Given information =>
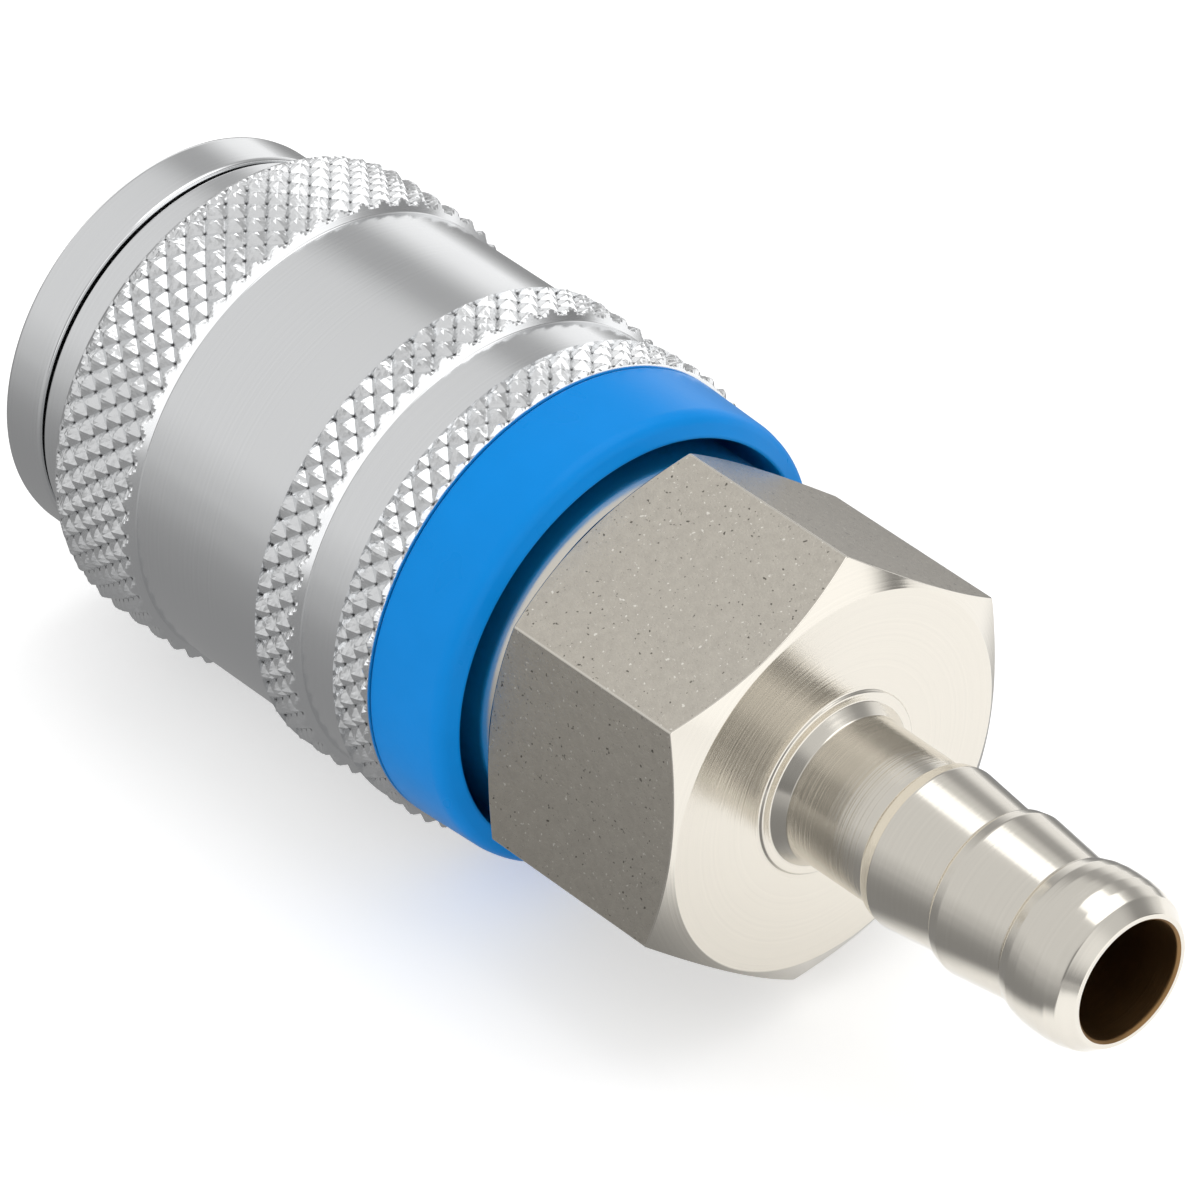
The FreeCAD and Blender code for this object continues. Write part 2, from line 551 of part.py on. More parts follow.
def all_parts():
    """Every sub-part by the name of its node."""
    parts = {
        "front_body": front_body(),
        "plug_seal": plug_seal(),
        "hose_tail": hose_tail(),
        "body_seal": body_seal(),
        "valve_guide": valve_guide(),
        "valve_spring": valve_spring(),
        "valve_poppet": valve_poppet(),
        "poppet_seal": poppet_seal(),
        "spring_seat_washer": spring_seat_washer(),
        "sleeve_spring": sleeve_spring(),
        "spring_carrier": spring_carrier(),
        "locking_sleeve": locking_sleeve(),
        "colour_ring": colour_ring(),
    }
    for index, ball in enumerate(around(locking_ball(), BALL_COUNT, FIRST_BALL_ANGLE)):
        parts["locking_ball_%d" % (index + 1)] = ball
    return parts


def main():
    """Write one STEP file for each sub-part."""
    os.makedirs("parts", exist_ok=True)
    for name, shape in all_parts().items():
        shape.exportStep(os.path.join("parts", name + ".step"))
        box = shape.BoundBox
        print("%-20s %9.1f mm3  x %6.2f to %6.2f  radius %5.2f  solids %d  valid %s" % (
            name, shape.Volume, box.XMin, box.XMax, box.YMax, len(shape.Solids), shape.isValid()))


if __name__ == "__main__":
    main()
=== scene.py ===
"""Quick disconnect coupler for compressed air: finishes, knurls and studio for the packed model.

The file is laid out as a Blender add-on and is run as a script. The coupler lies along X, its
axis is y = z = 0, the plug enters at x = 0 and the hose leaves at the +X end. Profiles are lists
of (x, r) points in millimetres that run towards +X outside and back towards -X inside.
"""
import math

import bpy
import numpy as np
from bpy.props import FloatProperty, FloatVectorProperty, IntProperty, PointerProperty
from mathutils import Matrix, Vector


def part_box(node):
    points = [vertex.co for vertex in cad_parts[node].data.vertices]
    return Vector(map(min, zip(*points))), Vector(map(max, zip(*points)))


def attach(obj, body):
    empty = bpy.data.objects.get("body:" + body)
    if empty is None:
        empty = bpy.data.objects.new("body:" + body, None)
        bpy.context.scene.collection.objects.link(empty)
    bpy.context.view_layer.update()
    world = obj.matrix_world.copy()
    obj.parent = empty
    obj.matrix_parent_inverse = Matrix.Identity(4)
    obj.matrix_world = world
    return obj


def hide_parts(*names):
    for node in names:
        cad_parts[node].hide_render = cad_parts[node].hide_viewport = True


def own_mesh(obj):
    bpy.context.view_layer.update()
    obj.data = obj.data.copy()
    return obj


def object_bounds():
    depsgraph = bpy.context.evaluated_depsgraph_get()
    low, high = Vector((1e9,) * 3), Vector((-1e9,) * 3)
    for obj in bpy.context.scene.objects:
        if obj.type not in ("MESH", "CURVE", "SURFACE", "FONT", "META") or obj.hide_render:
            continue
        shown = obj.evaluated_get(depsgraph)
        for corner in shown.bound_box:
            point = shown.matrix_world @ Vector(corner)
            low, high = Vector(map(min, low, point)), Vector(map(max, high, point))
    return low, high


bl_info = {
    "name": "Quick disconnect coupler",
    "version": (1, 0, 0),
    "blender": (4, 5, 0),
    "location": "3D View > Sidebar > Coupler",
    "description": "Builds the finished surfaces of a compressed-air coupler and its studio",
    "category": "Add Mesh",
}

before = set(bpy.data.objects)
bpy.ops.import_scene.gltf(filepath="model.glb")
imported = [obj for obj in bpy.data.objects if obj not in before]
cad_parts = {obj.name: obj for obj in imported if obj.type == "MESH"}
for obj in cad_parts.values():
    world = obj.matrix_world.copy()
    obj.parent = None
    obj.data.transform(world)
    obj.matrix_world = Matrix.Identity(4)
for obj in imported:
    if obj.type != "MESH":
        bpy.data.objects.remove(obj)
cad_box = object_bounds()

MM = 0.001


def span(node):
    """Start, end and outer radius of a CAD node, in millimetres."""
    low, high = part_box(node)
    return low.x / MM, high.x / MM, max(high.y, high.z) / MM


SLEEVE_START, SLEEVE_END, BAND_RADIUS = span("locking_sleeve")
RING_SPIGOT_START, RING_END, _ = span("colour_ring")
BODY_START, BODY_END, _ = span("front_body")
TAIL_START, TAIL_END, _ = span("hose_tail")
CARRIER_START = span("spring_carrier")[0]

# All turned pieces
EDGE = 0.15                     # broken edges
ROUNDING = 0.06                 # rounding of every other corner
STEP = 0.04                     # run of a steep side
SEATING_GAP = 0.02              # between faces that touch
CORNER_ROWS = 4                 # rows of the mesh round each corner
CORNER_SHARE = 0.45             # largest share of a side that a corner takes
TURNED_COLUMNS = 240            # columns of the mesh round a plain turned piece

# Nose
RIM_RADIUS = 10.06              # rim of the nose, a skin over the flange
RIM_INNER_RADIUS = 9.44
RIM_END = 2.5
RIM_CORNER = 0.55
RIM_BEVEL = 0.22
RIM_PROUD = 0.005               # how far the inner edge of the rim lies behind its face
SHARP = 0.002                   # rounding of the edges that lie on the flange

# Sleeve outside, each band as its start and end
SLEEVE_FRONT_RADIUS = 10.0
SLEEVE_CHAMFER_START = 4.6      # end of the plain part in front of the first band
FRONT_BAND = (5.3, 10.4)
MIDDLE_BAND = (19.6, 21.75)
REAR_BAND = (24.75, 26.65)
FRONT_BAND_START_RADIUS = 11.45
FRONT_BAND_RISE = 0.6
REAR_BAND_RADIUS = 11.7
WAIST_START = 10.8
WAIST_RADIUS = 11.25
GROOVE_START = 22.1
GROOVE_RADIUS = 11.25
DIAMOND_CELLS = 8               # cells of the mesh along and round one diamond
WAIST_BEVEL_ROWS = 12
GROOVE_BEVEL_ROWS = 10
TEAR = 0.012                    # unevenness of the knurl's facets
TEAR_SEED = 7

# Sleeve inside
LAND_RADIUS = 7.45              # lip and land, which run on the front body
LIP_LENGTH = 1.0
RECESS_RADIUS = 8.5             # recess that the balls move into
RECESS_END = 4.953              # a cone runs from here to the land
LAND_START = 6.903
SPRING_CHAMBER_RADIUS = 9.85
SPIGOT_RADIUS = 10.7            # seat of the colour ring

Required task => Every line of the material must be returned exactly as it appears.

Solution to the problem =>
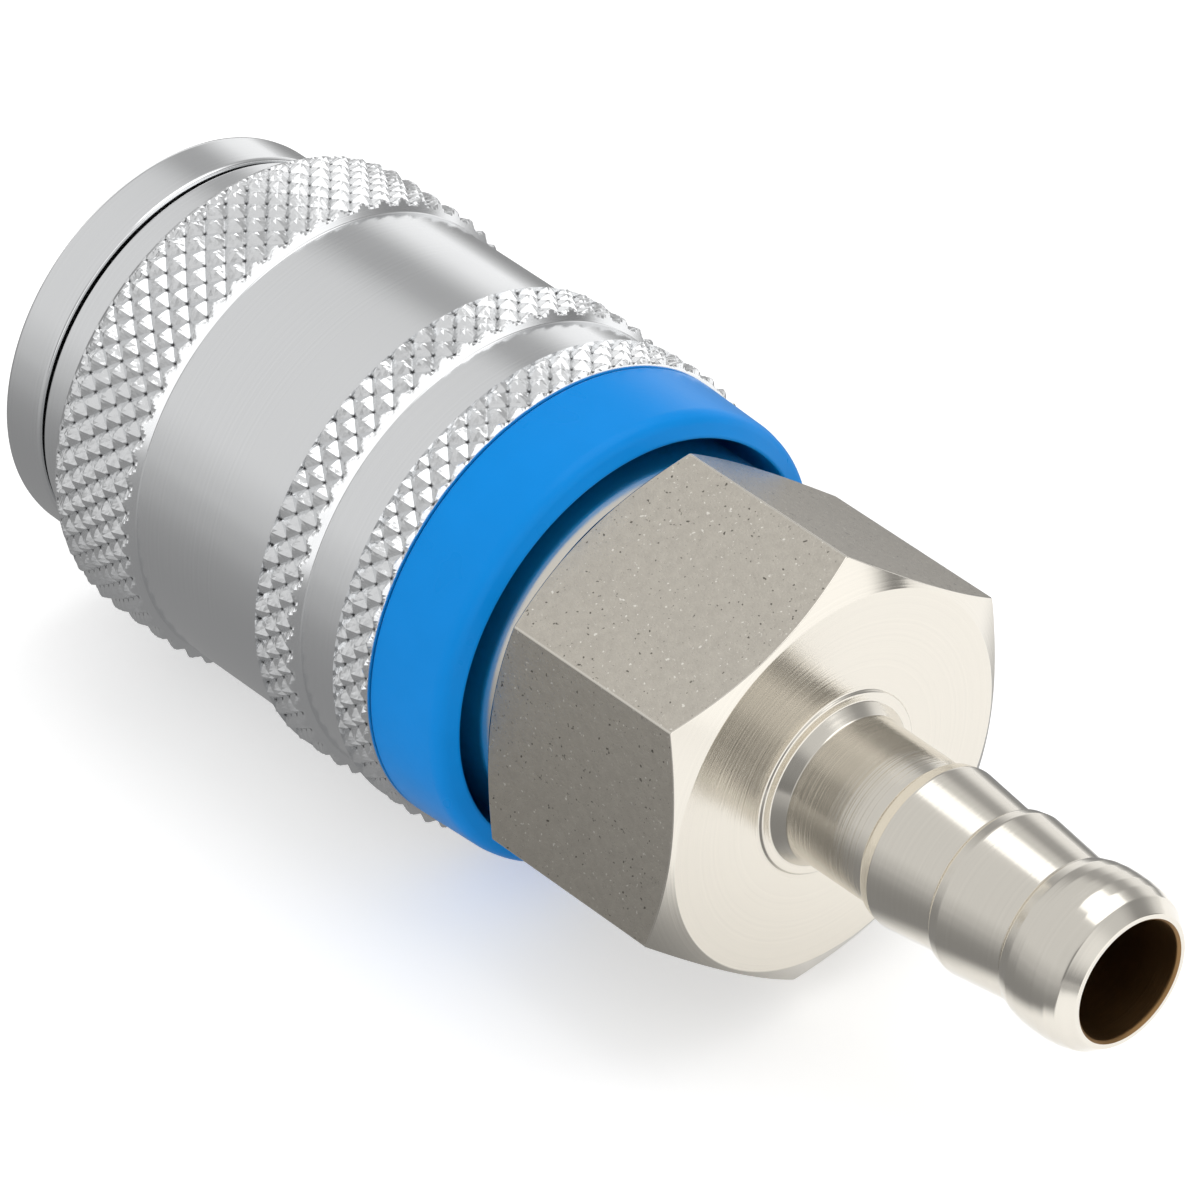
The FreeCAD and Blender code for this object continues. Write part 2, from line 551 of part.py on. More parts follow.
def all_parts():
    """Every sub-part by the name of its node."""
    parts = {
        "front_body": front_body(),
        "plug_seal": plug_seal(),
        "hose_tail": hose_tail(),
        "body_seal": body_seal(),
        "valve_guide": valve_guide(),
        "valve_spring": valve_spring(),
        "valve_poppet": valve_poppet(),
        "poppet_seal": poppet_seal(),
        "spring_seat_washer": spring_seat_washer(),
        "sleeve_spring": sleeve_spring(),
        "spring_carrier": spring_carrier(),
        "locking_sleeve": locking_sleeve(),
        "colour_ring": colour_ring(),
    }
    for index, ball in enumerate(around(locking_ball(), BALL_COUNT, FIRST_BALL_ANGLE)):
        parts["locking_ball_%d" % (index + 1)] = ball
    return parts


def main():
    """Write one STEP file for each sub-part."""
    os.makedirs("parts", exist_ok=True)
    for name, shape in all_parts().items():
        shape.exportStep(os.path.join("parts", name + ".step"))
        box = shape.BoundBox
        print("%-20s %9.1f mm3  x %6.2f to %6.2f  radius %5.2f  solids %d  valid %s" % (
            name, shape.Volume, box.XMin, box.XMax, box.YMax, len(shape.Solids), shape.isValid()))


if __name__ == "__main__":
    main()
=== scene.py ===
"""Quick disconnect coupler for compressed air: finishes, knurls and studio for the packed model.

The file is laid out as a Blender add-on and is run as a script. The coupler lies along X, its
axis is y = z = 0, the plug enters at x = 0 and the hose leaves at the +X end. Profiles are lists
of (x, r) points in millimetres that run towards +X outside and back towards -X inside.
"""
import math

import bpy
import numpy as np
from bpy.props import FloatProperty, FloatVectorProperty, IntProperty, PointerProperty
from mathutils import Matrix, Vector


def part_box(node):
    points = [vertex.co for vertex in cad_parts[node].data.vertices]
    return Vector(map(min, zip(*points))), Vector(map(max, zip(*points)))


def attach(obj, body):
    empty = bpy.data.objects.get("body:" + body)
    if empty is None:
        empty = bpy.data.objects.new("body:" + body, None)
        bpy.context.scene.collection.objects.link(empty)
    bpy.context.view_layer.update()
    world = obj.matrix_world.copy()
    obj.parent = empty
    obj.matrix_parent_inverse = Matrix.Identity(4)
    obj.matrix_world = world
    return obj


def hide_parts(*names):
    for node in names:
        cad_parts[node].hide_render = cad_parts[node].hide_viewport = True


def own_mesh(obj):
    bpy.context.view_layer.update()
    obj.data = obj.data.copy()
    return obj


def object_bounds():
    depsgraph = bpy.context.evaluated_depsgraph_get()
    low, high = Vector((1e9,) * 3), Vector((-1e9,) * 3)
    for obj in bpy.context.scene.objects:
        if obj.type not in ("MESH", "CURVE", "SURFACE", "FONT", "META") or obj.hide_render:
            continue
        shown = obj.evaluated_get(depsgraph)
        for corner in shown.bound_box:
            point = shown.matrix_world @ Vector(corner)
            low, high = Vector(map(min, low, point)), Vector(map(max, high, point))
    return low, high


bl_info = {
    "name": "Quick disconnect coupler",
    "version": (1, 0, 0),
    "blender": (4, 5, 0),
    "location": "3D View > Sidebar > Coupler",
    "description": "Builds the finished surfaces of a compressed-air coupler and its studio",
    "category": "Add Mesh",
}

before = set(bpy.data.objects)
bpy.ops.import_scene.gltf(filepath="model.glb")
imported = [obj for obj in bpy.data.objects if obj not in before]
cad_parts = {obj.name: obj for obj in imported if obj.type == "MESH"}
for obj in cad_parts.values():
    world = obj.matrix_world.copy()
    obj.parent = None
    obj.data.transform(world)
    obj.matrix_world = Matrix.Identity(4)
for obj in imported:
    if obj.type != "MESH":
        bpy.data.objects.remove(obj)
cad_box = object_bounds()

MM = 0.001


def span(node):
    """Start, end and outer radius of a CAD node, in millimetres."""
    low, high = part_box(node)
    return low.x / MM, high.x / MM, max(high.y, high.z) / MM


SLEEVE_START, SLEEVE_END, BAND_RADIUS = span("locking_sleeve")
RING_SPIGOT_START, RING_END, _ = span("colour_ring")
BODY_START, BODY_END, _ = span("front_body")
TAIL_START, TAIL_END, _ = span("hose_tail")
CARRIER_START = span("spring_carrier")[0]

# All turned pieces
EDGE = 0.15                     # broken edges
ROUNDING = 0.06                 # rounding of every other corner
STEP = 0.04                     # run of a steep side
SEATING_GAP = 0.02              # between faces that touch
CORNER_ROWS = 4                 # rows of the mesh round each corner
CORNER_SHARE = 0.45             # largest share of a side that a corner takes
TURNED_COLUMNS = 240            # columns of the mesh round a plain turned piece

# Nose
RIM_RADIUS = 10.06              # rim of the nose, a skin over the flange
RIM_INNER_RADIUS = 9.44
RIM_END = 2.5
RIM_CORNER = 0.55
RIM_BEVEL = 0.22
RIM_PROUD = 0.005               # how far the inner edge of the rim lies behind its face
SHARP = 0.002                   # rounding of the edges that lie on the flange

# Sleeve outside, each band as its start and end
SLEEVE_FRONT_RADIUS = 10.0
SLEEVE_CHAMFER_START = 4.6      # end of the plain part in front of the first band
FRONT_BAND = (5.3, 10.4)
MIDDLE_BAND = (19.6, 21.75)
REAR_BAND = (24.75, 26.65)
FRONT_BAND_START_RADIUS = 11.45
FRONT_BAND_RISE = 0.6
REAR_BAND_RADIUS = 11.7
WAIST_START = 10.8
WAIST_RADIUS = 11.25
GROOVE_START = 22.1
GROOVE_RADIUS = 11.25
DIAMOND_CELLS = 8               # cells of the mesh along and round one diamond
WAIST_BEVEL_ROWS = 12
GROOVE_BEVEL_ROWS = 10
TEAR = 0.012                    # unevenness of the knurl's facets
TEAR_SEED = 7

# Sleeve inside
LAND_RADIUS = 7.45              # lip and land, which run on the front body
LIP_LENGTH = 1.0
RECESS_RADIUS = 8.5             # recess that the balls move into
RECESS_END = 4.953              # a cone runs from here to the land
LAND_START = 6.903
SPRING_CHAMBER_RADIUS = 9.85
SPIGOT_RADIUS = 10.7            # seat of the colour ring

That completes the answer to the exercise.